INFORMATION PROVIDED ::
------------------------
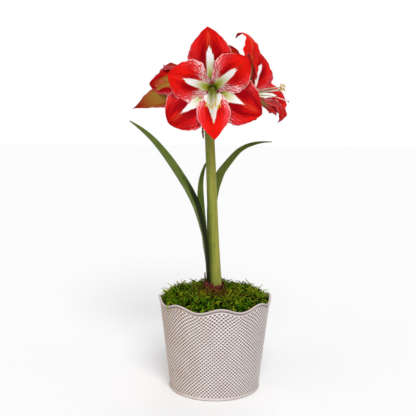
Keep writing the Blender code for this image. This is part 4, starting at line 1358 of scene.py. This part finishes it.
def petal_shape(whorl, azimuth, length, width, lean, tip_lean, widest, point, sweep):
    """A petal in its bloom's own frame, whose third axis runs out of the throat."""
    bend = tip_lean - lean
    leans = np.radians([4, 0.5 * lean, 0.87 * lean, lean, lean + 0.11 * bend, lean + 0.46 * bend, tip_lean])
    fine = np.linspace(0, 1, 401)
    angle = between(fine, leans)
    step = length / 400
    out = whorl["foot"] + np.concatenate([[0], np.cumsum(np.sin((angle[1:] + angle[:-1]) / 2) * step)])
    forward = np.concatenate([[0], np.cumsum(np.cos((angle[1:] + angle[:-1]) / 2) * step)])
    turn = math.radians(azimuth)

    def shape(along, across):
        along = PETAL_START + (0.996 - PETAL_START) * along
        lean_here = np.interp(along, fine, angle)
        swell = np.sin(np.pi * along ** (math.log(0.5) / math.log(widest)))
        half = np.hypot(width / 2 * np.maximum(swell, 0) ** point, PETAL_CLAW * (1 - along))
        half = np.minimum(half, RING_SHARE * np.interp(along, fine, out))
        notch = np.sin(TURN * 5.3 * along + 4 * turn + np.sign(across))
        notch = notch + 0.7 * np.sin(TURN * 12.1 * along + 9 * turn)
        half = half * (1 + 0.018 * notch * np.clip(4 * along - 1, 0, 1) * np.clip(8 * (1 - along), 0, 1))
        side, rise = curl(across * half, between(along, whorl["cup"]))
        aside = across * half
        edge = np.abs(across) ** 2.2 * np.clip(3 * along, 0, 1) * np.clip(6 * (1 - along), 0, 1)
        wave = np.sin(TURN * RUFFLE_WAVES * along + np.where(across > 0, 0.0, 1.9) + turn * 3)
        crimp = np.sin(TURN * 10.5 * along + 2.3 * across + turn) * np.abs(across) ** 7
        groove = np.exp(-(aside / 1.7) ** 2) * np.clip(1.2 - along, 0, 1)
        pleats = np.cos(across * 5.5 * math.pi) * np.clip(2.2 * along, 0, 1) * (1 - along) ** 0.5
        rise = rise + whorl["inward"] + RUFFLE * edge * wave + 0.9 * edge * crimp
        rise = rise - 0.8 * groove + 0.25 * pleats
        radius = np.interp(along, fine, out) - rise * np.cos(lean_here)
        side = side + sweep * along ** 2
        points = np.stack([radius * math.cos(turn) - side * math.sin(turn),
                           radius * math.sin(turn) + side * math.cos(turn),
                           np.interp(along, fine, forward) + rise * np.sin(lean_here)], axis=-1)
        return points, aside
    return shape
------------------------
PROBLEM REQUIREMENTS ::
Restate the listing exactly, starting at its first line and ending at the line where "turn = math.radians(azimuth)" occurs; include both and no other lines.

COMPLETE OUTPUT ::
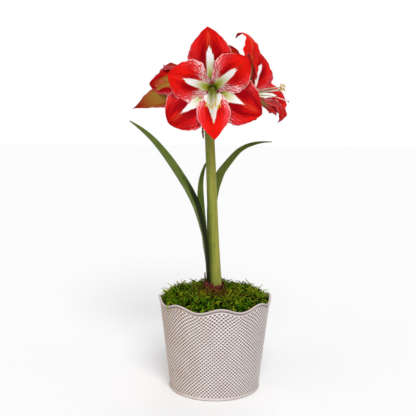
Keep writing the Blender code for this image. This is part 4, starting at line 1358 of scene.py. This part finishes it.
def petal_shape(whorl, azimuth, length, width, lean, tip_lean, widest, point, sweep):
    """A petal in its bloom's own frame, whose third axis runs out of the throat."""
    bend = tip_lean - lean
    leans = np.radians([4, 0.5 * lean, 0.87 * lean, lean, lean + 0.11 * bend, lean + 0.46 * bend, tip_lean])
    fine = np.linspace(0, 1, 401)
    angle = between(fine, leans)
    step = length / 400
    out = whorl["foot"] + np.concatenate([[0], np.cumsum(np.sin((angle[1:] + angle[:-1]) / 2) * step)])
    forward = np.concatenate([[0], np.cumsum(np.cos((angle[1:] + angle[:-1]) / 2) * step)])
    turn = math.radians(azimuth)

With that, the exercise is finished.